Fri, Aug 17, 2018 - Page 1 News List

Chinese frustration showing: premier

RANDOM STRIKES:Chinese threats to boycott the bakery chain 85oC is just another example of Beijing feeling the heat from the trade war with the US, William Lai said

By Sean Lin  /  Staff reporter

Premier William Lai speaks at a news conference at the Executive Yuan in Taipei yesterday.

Photo: Huang Yao-cheng, Taipei Times

Premier William Lai (賴清德) has lashed out at China for threatening to boycott Taiwan-based bakery cafe chain 85°C (85度C) after a California outlet allegedly gave President Tsai Ing-wen (蔡英文) a gift bag, comparing its behavior to a “blind swordsman randomly striking around” and said it was likely venting its frustration on Taiwan after the setbacks in its trade war with the US.

“Such behavior will not win society’s support,” Lai said in an interview that aired on Wednesday night on Chinese Television System.

“While in the US, the president passed by a store of a very successful local brand and went inside to buy a few cups of coffee to encourage the employees,” he said.
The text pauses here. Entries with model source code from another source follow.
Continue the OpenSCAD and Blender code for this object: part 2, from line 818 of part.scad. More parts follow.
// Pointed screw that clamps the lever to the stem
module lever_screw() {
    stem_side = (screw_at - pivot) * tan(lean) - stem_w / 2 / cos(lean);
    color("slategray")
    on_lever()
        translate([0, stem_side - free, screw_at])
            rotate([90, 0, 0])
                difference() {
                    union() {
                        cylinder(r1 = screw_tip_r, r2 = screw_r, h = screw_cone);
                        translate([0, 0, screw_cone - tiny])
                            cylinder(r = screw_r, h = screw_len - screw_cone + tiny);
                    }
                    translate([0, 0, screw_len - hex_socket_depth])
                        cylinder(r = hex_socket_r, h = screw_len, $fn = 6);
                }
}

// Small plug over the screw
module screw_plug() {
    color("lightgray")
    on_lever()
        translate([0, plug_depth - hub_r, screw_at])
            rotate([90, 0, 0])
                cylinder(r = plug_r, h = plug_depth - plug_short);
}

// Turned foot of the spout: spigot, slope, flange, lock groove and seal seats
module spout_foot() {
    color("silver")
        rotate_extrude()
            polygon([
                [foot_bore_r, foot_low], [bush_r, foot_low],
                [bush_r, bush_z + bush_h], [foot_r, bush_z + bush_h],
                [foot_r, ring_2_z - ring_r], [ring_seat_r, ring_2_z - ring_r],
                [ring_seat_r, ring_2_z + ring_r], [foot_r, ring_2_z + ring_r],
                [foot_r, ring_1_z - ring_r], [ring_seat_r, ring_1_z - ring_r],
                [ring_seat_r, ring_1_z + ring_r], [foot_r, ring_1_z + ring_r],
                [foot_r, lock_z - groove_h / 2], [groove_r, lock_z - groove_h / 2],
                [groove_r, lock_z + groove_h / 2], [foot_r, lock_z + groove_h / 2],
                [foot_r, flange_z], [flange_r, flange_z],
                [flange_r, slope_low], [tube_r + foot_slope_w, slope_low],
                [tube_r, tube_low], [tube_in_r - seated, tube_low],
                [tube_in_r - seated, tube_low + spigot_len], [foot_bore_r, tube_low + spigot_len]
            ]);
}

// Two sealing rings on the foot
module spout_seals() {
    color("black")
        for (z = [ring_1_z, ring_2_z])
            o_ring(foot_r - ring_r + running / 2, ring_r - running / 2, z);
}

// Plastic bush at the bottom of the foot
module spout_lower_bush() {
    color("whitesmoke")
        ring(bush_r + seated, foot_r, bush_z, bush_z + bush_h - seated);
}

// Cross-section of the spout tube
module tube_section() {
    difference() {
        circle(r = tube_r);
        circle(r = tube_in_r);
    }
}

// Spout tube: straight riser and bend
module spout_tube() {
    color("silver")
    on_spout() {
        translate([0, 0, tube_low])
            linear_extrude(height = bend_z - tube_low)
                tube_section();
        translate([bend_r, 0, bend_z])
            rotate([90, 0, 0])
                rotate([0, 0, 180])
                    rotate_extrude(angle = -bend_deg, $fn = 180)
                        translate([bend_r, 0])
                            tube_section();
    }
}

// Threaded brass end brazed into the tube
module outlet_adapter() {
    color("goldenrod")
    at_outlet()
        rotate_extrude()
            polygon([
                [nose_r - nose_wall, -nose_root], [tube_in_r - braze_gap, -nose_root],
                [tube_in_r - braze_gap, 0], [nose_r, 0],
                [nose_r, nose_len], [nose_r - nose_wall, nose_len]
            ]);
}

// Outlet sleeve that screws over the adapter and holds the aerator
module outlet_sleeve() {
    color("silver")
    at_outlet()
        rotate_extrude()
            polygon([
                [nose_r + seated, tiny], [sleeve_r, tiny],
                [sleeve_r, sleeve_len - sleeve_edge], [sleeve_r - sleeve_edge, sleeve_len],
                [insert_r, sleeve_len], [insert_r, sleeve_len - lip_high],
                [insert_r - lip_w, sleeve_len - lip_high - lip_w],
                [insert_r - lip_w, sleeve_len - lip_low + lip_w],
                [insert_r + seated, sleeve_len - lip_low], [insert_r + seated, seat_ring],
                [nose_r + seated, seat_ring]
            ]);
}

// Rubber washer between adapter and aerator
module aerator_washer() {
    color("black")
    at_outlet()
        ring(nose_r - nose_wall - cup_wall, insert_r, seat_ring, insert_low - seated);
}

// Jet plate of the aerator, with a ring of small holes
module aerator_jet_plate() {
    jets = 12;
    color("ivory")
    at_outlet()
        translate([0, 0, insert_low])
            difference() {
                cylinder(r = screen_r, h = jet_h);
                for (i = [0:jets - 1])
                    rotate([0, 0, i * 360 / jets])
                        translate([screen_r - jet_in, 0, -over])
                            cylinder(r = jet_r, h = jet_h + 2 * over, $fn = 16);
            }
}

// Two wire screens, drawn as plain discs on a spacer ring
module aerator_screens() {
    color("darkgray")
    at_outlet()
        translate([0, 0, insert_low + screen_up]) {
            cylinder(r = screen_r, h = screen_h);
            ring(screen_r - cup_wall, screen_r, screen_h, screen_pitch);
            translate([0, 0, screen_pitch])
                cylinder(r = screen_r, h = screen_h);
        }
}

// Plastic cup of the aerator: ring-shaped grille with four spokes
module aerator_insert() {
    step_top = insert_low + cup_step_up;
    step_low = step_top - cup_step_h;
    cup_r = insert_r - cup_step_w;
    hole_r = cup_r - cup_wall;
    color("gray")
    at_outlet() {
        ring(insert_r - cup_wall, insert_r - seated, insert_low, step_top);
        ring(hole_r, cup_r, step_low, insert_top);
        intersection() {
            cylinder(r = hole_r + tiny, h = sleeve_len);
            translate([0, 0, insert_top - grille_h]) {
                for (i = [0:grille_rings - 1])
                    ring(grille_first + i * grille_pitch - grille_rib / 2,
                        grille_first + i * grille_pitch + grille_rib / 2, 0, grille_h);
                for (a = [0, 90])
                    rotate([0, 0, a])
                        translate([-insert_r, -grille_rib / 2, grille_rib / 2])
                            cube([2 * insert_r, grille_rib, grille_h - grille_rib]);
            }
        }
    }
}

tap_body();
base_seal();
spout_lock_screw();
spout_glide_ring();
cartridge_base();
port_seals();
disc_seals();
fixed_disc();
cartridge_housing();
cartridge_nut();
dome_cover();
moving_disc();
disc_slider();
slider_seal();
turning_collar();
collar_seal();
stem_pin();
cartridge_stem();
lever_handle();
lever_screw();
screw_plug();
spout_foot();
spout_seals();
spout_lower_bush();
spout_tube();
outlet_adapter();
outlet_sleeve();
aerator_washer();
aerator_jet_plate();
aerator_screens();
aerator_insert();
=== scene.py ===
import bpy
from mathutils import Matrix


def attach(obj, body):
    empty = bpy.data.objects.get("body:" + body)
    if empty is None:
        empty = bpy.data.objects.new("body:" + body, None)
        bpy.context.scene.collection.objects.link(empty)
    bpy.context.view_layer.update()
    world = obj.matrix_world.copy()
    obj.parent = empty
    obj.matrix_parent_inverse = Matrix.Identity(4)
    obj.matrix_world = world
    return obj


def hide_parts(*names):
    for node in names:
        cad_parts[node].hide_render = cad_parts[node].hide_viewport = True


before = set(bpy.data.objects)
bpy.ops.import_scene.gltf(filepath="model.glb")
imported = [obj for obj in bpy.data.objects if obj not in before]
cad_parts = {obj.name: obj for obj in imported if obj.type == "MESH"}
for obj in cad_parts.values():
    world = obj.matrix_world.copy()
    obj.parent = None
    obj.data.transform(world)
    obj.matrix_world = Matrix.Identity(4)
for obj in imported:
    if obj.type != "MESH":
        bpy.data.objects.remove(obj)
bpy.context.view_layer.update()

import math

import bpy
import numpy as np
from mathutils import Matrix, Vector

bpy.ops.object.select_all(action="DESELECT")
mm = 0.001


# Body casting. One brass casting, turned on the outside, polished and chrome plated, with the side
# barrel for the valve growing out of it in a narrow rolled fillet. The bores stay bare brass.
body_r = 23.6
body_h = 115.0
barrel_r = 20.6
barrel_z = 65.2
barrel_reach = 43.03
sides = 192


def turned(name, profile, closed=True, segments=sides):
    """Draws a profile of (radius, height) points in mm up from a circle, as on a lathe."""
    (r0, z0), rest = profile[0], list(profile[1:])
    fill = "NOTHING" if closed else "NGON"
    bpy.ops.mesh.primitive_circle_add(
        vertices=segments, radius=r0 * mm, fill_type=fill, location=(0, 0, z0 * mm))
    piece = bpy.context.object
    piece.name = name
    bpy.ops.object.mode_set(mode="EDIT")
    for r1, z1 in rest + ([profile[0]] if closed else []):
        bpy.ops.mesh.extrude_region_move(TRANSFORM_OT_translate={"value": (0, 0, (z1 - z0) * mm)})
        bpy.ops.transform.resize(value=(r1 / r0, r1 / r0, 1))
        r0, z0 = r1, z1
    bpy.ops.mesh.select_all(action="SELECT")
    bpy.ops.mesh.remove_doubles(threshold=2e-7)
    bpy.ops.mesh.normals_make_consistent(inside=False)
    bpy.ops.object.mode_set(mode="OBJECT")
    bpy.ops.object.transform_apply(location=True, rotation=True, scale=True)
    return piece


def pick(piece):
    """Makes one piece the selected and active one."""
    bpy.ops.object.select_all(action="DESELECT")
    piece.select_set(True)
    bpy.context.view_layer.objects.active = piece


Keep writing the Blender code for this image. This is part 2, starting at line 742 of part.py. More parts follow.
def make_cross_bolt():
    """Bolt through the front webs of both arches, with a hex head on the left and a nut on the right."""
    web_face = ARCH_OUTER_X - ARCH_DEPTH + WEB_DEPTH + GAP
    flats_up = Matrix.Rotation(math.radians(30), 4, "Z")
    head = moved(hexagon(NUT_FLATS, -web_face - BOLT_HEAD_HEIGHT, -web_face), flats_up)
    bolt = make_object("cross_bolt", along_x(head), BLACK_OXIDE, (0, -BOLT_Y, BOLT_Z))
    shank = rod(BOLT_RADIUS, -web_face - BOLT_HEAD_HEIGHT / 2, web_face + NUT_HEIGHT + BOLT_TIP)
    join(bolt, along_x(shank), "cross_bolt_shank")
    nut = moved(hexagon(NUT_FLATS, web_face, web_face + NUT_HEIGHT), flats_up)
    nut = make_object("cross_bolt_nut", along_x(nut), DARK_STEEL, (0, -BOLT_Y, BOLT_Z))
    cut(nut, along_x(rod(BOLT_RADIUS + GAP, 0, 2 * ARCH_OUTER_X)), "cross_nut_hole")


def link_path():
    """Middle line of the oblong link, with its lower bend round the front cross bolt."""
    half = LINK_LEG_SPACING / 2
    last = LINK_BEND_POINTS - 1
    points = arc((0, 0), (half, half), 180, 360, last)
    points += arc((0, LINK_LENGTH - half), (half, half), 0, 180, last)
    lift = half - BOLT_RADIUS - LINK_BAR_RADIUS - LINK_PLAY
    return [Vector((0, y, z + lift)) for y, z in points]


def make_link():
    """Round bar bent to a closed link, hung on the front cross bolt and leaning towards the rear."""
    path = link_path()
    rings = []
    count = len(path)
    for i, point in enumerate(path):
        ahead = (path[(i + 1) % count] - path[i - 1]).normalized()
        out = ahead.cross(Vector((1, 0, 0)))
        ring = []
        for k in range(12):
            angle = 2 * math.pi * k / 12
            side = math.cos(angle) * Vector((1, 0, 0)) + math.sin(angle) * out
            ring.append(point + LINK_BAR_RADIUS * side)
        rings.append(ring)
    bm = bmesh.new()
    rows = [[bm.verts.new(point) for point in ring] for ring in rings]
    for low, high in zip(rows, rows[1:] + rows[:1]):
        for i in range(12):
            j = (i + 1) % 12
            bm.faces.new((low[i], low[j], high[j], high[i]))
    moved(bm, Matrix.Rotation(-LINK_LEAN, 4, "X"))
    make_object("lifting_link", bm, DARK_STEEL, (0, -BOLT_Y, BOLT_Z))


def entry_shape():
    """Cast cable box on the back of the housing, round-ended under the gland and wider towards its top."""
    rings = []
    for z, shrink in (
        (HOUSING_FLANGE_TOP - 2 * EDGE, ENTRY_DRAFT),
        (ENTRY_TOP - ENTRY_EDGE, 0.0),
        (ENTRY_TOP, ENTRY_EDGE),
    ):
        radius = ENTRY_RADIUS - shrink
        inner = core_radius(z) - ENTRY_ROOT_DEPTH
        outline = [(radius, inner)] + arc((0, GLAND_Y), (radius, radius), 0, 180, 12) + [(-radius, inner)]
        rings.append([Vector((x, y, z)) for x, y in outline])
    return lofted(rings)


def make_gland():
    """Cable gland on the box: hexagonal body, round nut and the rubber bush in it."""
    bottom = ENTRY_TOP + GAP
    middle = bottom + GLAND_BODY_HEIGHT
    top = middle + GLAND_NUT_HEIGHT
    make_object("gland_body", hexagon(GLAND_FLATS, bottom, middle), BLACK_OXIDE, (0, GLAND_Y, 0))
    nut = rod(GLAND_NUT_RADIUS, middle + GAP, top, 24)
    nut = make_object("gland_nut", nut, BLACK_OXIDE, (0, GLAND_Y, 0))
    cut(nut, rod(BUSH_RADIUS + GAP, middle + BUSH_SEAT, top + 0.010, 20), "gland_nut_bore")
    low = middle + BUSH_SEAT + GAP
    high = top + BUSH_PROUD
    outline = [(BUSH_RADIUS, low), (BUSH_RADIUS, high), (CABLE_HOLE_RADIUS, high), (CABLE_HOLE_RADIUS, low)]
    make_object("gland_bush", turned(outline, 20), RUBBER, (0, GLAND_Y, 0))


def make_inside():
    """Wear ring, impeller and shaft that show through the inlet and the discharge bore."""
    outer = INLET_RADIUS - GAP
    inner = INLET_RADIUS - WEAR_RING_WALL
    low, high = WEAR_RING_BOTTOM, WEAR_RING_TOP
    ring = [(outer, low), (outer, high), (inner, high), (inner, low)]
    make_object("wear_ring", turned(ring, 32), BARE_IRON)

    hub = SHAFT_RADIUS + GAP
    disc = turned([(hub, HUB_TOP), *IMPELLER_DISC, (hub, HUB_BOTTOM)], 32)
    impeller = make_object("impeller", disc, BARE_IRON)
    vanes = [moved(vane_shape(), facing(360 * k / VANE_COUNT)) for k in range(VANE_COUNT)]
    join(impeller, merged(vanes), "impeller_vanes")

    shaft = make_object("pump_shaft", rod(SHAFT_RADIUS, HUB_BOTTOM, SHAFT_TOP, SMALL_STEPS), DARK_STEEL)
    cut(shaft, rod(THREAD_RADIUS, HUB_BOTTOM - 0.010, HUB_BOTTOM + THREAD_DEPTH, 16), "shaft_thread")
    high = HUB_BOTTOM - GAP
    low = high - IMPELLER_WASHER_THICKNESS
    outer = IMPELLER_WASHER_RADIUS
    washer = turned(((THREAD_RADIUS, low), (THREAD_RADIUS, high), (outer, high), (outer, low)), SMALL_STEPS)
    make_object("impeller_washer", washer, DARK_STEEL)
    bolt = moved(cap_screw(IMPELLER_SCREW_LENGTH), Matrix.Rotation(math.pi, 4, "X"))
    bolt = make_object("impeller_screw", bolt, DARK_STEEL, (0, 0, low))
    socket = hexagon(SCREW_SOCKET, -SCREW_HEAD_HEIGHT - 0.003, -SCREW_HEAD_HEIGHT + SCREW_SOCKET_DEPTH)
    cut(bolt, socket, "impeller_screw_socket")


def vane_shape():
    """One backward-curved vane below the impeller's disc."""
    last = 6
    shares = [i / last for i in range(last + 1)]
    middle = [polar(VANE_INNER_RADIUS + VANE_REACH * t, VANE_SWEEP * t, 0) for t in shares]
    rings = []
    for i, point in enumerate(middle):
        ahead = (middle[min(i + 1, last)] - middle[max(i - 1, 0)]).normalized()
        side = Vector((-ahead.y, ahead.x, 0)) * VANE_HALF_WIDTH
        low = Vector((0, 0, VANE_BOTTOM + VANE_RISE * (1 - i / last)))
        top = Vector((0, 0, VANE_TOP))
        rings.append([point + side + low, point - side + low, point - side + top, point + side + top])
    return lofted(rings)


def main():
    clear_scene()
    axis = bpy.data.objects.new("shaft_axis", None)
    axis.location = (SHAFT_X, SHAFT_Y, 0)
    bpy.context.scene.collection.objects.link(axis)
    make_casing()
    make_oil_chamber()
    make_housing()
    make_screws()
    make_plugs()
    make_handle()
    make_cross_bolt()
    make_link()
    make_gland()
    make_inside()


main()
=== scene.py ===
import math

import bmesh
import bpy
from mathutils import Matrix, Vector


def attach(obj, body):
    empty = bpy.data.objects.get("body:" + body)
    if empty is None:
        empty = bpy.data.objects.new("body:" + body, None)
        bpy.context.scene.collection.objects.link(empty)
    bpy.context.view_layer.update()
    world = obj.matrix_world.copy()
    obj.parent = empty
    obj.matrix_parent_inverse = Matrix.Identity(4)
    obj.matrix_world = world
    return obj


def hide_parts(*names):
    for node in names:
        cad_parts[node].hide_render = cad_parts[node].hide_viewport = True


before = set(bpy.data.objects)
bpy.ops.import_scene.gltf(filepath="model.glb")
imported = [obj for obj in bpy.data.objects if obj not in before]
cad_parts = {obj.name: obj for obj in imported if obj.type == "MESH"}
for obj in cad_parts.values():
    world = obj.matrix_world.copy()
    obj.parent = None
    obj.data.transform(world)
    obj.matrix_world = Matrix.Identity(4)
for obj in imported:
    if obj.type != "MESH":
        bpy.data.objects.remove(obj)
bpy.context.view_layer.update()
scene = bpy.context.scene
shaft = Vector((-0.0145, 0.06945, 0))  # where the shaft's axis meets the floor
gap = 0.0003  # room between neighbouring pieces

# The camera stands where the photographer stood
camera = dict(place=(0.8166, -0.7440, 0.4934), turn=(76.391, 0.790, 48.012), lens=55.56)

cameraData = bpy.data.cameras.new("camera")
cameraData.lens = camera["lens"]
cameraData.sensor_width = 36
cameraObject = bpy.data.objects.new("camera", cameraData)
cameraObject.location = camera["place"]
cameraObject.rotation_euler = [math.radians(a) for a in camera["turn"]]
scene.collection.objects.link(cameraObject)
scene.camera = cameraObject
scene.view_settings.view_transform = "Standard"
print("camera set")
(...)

“China’s reaction to this natural act was grossly excessive,” the premier said. “China is like a blind swordsman randomly striking around.”

The interview came on the heels of a statement issued by 85°C on its simplified Chinese-language Web site, in which it declared its support for the so-called “1992 consensus” and the notion that “the two sides of the Taiwan Strait are one family” in an apparent attempt to pacify Beijing.

The “1992 consensus” refers to a tacit understanding between the Chinese Nationalist Party (KMT) and the Chinese Communist Party that both sides of the Taiwan Strait acknowledge there is “one China,” with each side having its own interpretation of what “China” means.

Some Chinese netizens have labeled the bakery chain, which has more than 1,000 branches worldwide, including in China, as a pro-Taiwanese independence business for receiving Tsai at a store in Los Angeles and threatened to boycott it.

China’s overreaction could be rooted in the pressure it was feeling from its trade war with Washington, Lai said.

That includes a ban on US government agencies using surveillance and telecommunications devices manufactured by a number of Chinese companies, in accordance with restrictions laid down in the US’ National Defense Authorization Act, which was signed into law by US President Donald Trump on Monday.

Citing as an example ZTE Corp (中興通訊), a Chinese telecommunications equipment manufacturer singled out by the act, Lai said: “What was touted as a major [Chinese] company and a multinational could not withstand a move from the US and had to close down.”

The incident made China “lose face,” Lai said, in reference to ZTE’s suspension of operations in the US in May after it was found to have breached US sanctions on Iran and North Korea.

“The company had to completely accept terms laid down by the US, including restructuring its board of directors, before it could resume operations [in the US], which came at a great cost,” he said.

“I think China is trying to take various opportunities to tell its people that it is indeed as strong as it claims to be, and during difficult times, especially when facing US pressure, it takes it out on Taiwan,” the premier said.

Lai also cited Beijing’s pressuring international airlines into changing the way they refer to Taiwan on their Web sites, which he said has sparked objections by other governments that it was meddling with their internal affairs.